Dosifey and his followers have taken refuge in a hermitage in the forest. Although he is weighed down by the sorrows and sufferings of the brethren, he remains defiant and determined to win a "crown of glory" in fire and flame ("Here, in this holy place"). He exhorts the brethren to don white clothing and light candles, preparing for immolation. They enter the hermitage. Prince Andrey Khovansky enters, singing of his lost love, still seeking Emma. Marfa sings to him, reminding him of their own love, and assuring him that she will not leave him. Dosifey and the brethren return, dressed in white and carrying candles. They build a funeral pyre. Offstage trumpet calls herald the approach of Tsar Peter's soldiers. Marfa sings to Andrey of the hopelessness of their situation. The trumpet calls sound again. Dosifey exhorts the brethren to remain strong one last time. Marfa lights the pyre. The schismatics sing a final hymn ("God will save me") as Dosifey, Marfa, Prince Andrey Khovansky and the Old Believers perish in the flames. [Tsar Peter's Preobrazhensky soldiers arrive in a vain attempt to capture them.]

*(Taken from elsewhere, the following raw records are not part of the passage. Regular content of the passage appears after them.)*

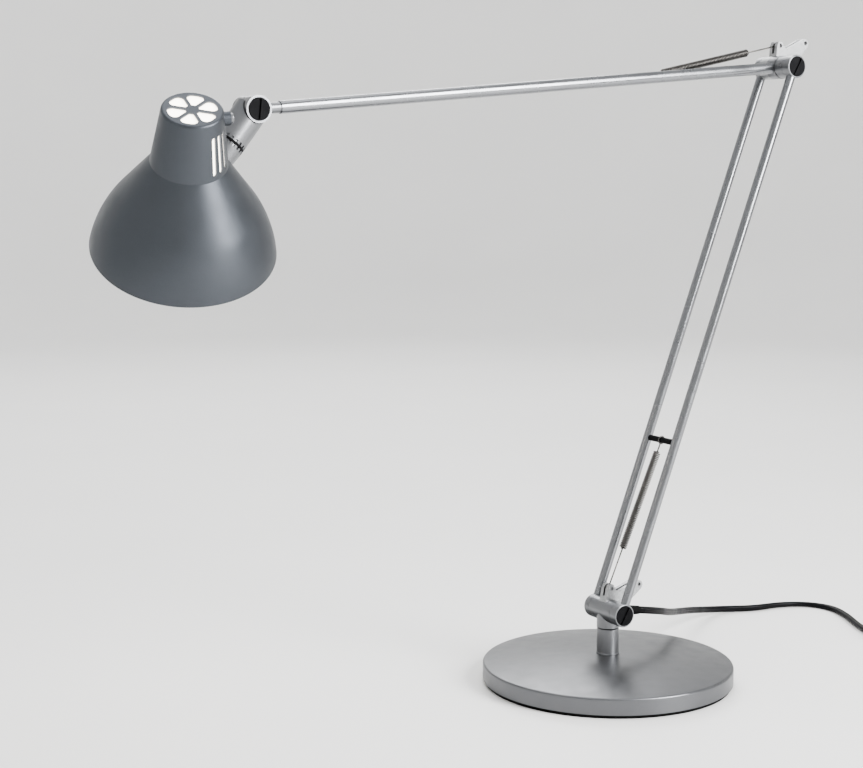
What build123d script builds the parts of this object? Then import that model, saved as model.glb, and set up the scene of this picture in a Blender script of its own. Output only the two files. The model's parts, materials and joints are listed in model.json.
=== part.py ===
from build123d import *
import os
from math import cos, pi, radians, sin, tan

os.makedirs("parts", exist_ok=True)

# Architect desk lamp, in millimetres. The origin is the centre of the base on the surface that it
# stands on. The arms fold in the XZ plane, and every knuckle axis is parallel to Y.

# ---- driving dimensions ----
BASE_R = 110.0
BASE_TOP = 25.5
BASE_RIM = 17.2
POST_R = 9.7
POST_TOP = 48.2
KNUCKLE_R = 10.2
KNUCKLE_Z = 63.8
BARREL_HALF = 15.3
RING_IN = 15.6
RING_OUT = 24.2
ROD_R = 4.0
ROD_Y = 20.0
LOWER_ARM = 508.0
LOWER_LEAN = 20.9
UPPER_ARM = 516.0
UPPER_DROP = 4.9
TUBE_R = 5.0
AXLE_R = 4.0
RUN_FIT = 0.05
GAP = 0.3
HUB_HALF = 5.2
BRACKET_IN = 5.5
BRACKET_OUT = 15.3
CROSSBAR_AT = 157.0
SIDE_PIN_AT = 150.0
SPRING_R = 3.4
WIRE_R = 0.8
EAR_UP = 20.0
NECK_LEAN = 38.0
NECK_Y = 9.3
NECK_R = 13.0
SHADE_R = 71.1
SHADE_LENGTH = 126.1
CAP_LENGTH = 46.3
SKIN = 1.2
CORD_WIDTH = 6.6
COIL_R = 37.5
PLUG_LENGTH = 34.0

# ---- where the knuckles stand ----
lean = radians(LOWER_LEAN)
drop = radians(UPPER_DROP)
neck_lean = radians(NECK_LEAN)
Y_DIR = Vector(0, 1, 0)
lower_dir = Vector(sin(lean), 0, cos(lean))
upper_dir = Vector(-cos(drop), 0, -sin(drop))
neck_dir = Vector(-sin(neck_lean), 0, -cos(neck_lean))
base_pivot = Vector(0, 0, KNUCKLE_Z)
elbow_pivot = base_pivot + lower_dir * LOWER_ARM
head_pivot = elbow_pivot + upper_dir * UPPER_ARM
neck_root = head_pivot + Y_DIR * NECK_Y

# ---- the shade's own axis: +Z runs from the cap's top down to the open rim ----
SHADE_TOP = Vector(-401.0, -37.6, 492.4)
shade_dir = Vector(0.165, 0.563, -0.810).normalized()
to_neck = Vector(0.835, 0.358, 0.418)
to_neck = (to_neck - shade_dir * to_neck.dot(shade_dir)).normalized()
shade_side = shade_dir.cross(to_neck)
shade_axis = Axis(SHADE_TOP, shade_dir)
# Profiles of turned shade pieces are drawn as (radius, distance from the cap's top).
shade_profile = Plane(origin=SHADE_TOP, x_dir=to_neck, z_dir=to_neck.cross(shade_dir))


def across(point, y):
    """A plane across a knuckle axis at the given y; extruding from it runs towards +Y."""
    return Plane(origin=(point.X, y, point.Z), x_dir=(1, 0, 0), z_dir=(0, 1, 0))


def along(point, direction, distance=0.0):
    """A plane square to a direction, some distance along it."""
    return Plane(origin=point + direction * distance, z_dir=direction)


def shade_level(distance):
    """A plane square to the shade's axis."""
    return Plane(origin=SHADE_TOP + shade_dir * distance, x_dir=to_neck, z_dir=shade_dir)


def disc(plane, radius, length, mode=Mode.ADD):
    """A round bar, or a round hole when it is subtracted."""
    with BuildSketch(plane) as section:
        Circle(radius)
    extrude(section.sketch, amount=length, mode=mode)


def tube(plane, radius, bore, length, mode=Mode.ADD):
    """A round bar with a round hole along it."""
    with BuildSketch(plane) as section:
        Circle(radius)
        Circle(bore, mode=Mode.SUBTRACT)
    extrude(section.sketch, amount=length, mode=mode)


def turned(points, mode=Mode.ADD):
    """A solid turned about the shade's axis from (radius, distance) corners."""
    with BuildSketch(shade_profile) as section:
        with BuildLine():
            Polyline(points, close=True)
        make_face()
    revolve(section.sketch, axis=shade_axis, mode=mode)


def save(piece, name):
    piece.part.label = name
    export_step(piece.part, f"parts/{name}.step")


# ================= base =================
PAD_TOP = 3.0
COVER_WALL = 1.6
PAD_R = 108.0
COVER_CORNER = 1.9
BOLT_R = 4.0
PIN_R = 5.0
SET_SCREW_Z = 51.6
PIN_FOOT = 36.0
PIN_TOP = 58.6
DOME_R = BASE_R ** 2 / (2 * (BASE_TOP - BASE_RIM))
SET_SCREW_R = 1.4

with BuildPart() as foot_pad:
    disc(Plane.XY, PAD_R, PAD_TOP)
save(foot_pad, "foot_pad")


def domed_disc(radius, top, rounding, mode=Mode.ADD):
    """A disc on the foot pad whose top follows the base's dome."""
    rim = top - radius ** 2 / (2 * DOME_R)
    with BuildSketch(Plane.XZ) as section:
        with BuildLine():
            dome = ThreePointArc((0, top), (radius / 2, top - (top - rim) / 4), (radius, rim))
            Polyline(dome @ 1, (radius, PAD_TOP), (0, PAD_TOP), (0, top))
        make_face()
        fillet(section.vertices().group_by(Axis.X)[-1].sort_by(Axis.Y)[-1], rounding)
    revolve(section.sketch, axis=Axis.Z, mode=mode)


with BuildPart() as base_weight:
    domed_disc(BASE_R - COVER_WALL - 1, BASE_TOP - COVER_WALL - 0.1, 1.5)
    disc(Plane.XY.offset(PAD_TOP), BOLT_R + 0.3, BASE_TOP, Mode.SUBTRACT)
    disc(Plane.XY.offset(PAD_TOP), 8.0, 5.5, Mode.SUBTRACT)
save(base_weight, "base_weight")

with BuildPart() as base_cover:
    domed_disc(BASE_R, BASE_TOP, COVER_CORNER)
    domed_disc(BASE_R - COVER_WALL, BASE_TOP - COVER_WALL, COVER_CORNER / 2, Mode.SUBTRACT)
    disc(Plane.XY, BOLT_R + 0.3, BASE_TOP + 1, Mode.SUBTRACT)
save(base_cover, "base_cover")

with BuildPart() as post:
    disc(Plane.XY.offset(BASE_TOP), POST_R + 0.5, 1.2)
    chamfer(post.edges().group_by(Axis.Z)[-1], 0.5)
    disc(Plane.XY.offset(BASE_TOP + 1.2), POST_R, POST_TOP - BASE_TOP - 1.2)
    chamfer(post.edges().group_by(Axis.Z)[-1], 0.4)
    disc(Plane.XY.offset(BASE_TOP), BOLT_R + 0.02, 9.0, Mode.SUBTRACT)
    disc(Plane.XY.offset(PIN_FOOT - 0.2), PIN_R + 0.02, POST_TOP, Mode.SUBTRACT)
save(post, "post")

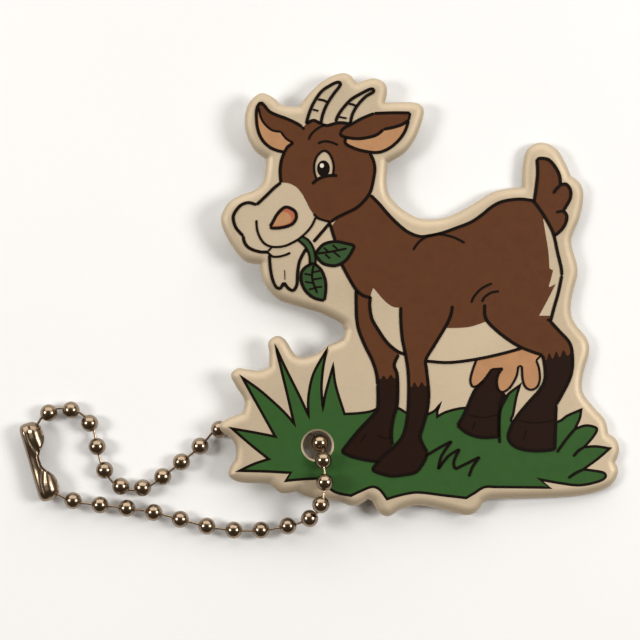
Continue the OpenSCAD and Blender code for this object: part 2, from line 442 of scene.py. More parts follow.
def distance_to(loop, points):
    """Least distance from each point to a closed outline, and whether it is inside."""
    a, b = loop, np.roll(loop, -1, 0)
    along = b - a
    best = np.full(len(points), 1e9)
    inside = np.zeros(len(points), bool)
    for part in np.array_split(np.arange(len(points)), max(1, len(points) // 2000)):
        p = points[part][:, None]
        t = np.clip(((p - a) * along).sum(-1) / (along ** 2).sum(-1), 0, 1)
        best[part] = np.sqrt((((p - a) - t[..., None] * along) ** 2).sum(-1)).min(1)
        y, x = p[..., 1], p[..., 0]
        crosses = (a[:, 1] > y) != (b[:, 1] > y)
        with np.errstate(divide="ignore", invalid="ignore"):
            where = a[:, 0] + (y - a[:, 1]) * along[:, 0] / along[:, 1]
        inside[part] = ((x < where) & crosses).sum(1) % 2 == 1
    return best, inside


def offset_points(loop, depth):
    """Points at a depth inside the outline: each corner pushed along the mean of its two
    inward normals, a sharp inner corner fanned out too, kept where no edge is nearer."""
    normal, before = left_normals(loop)
    turn = np.cross(before, normal) < -0.25
    both = before + normal
    tries = [loop + depth * both / np.linalg.norm(both, axis=1, keepdims=True)]
    for share in (0.0, 0.25, 0.75, 1.0):
        way = before[turn] * (1 - share) + normal[turn] * share
        tries.append(loop[turn] + depth * way / np.linalg.norm(way, axis=1, keepdims=True))
    tries = np.concatenate(tries)
    gap, inside = distance_to(loop, tries)
    return tries[inside & (gap > depth * 0.97)]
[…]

Mussorgsky's original vocal score remained unfinished. The final portion of the libretto must be reconstructed from Mussorgsky's themes. The Rimsky-Korsakov edition (1883) adds to the final hymn figures representing flames, trumpet fanfares, and a final reprise of the "March of the Preobrazhensky Regiment" that concludes act 4. The Stravinsky version of the finale (1913) follows Mussorgsky's notes more closely in that the ending fades away. The Shostakovich version attempts to provide a musical conclusion of the opera by bringing back the theme of the sunrise from the Prelude to the opera.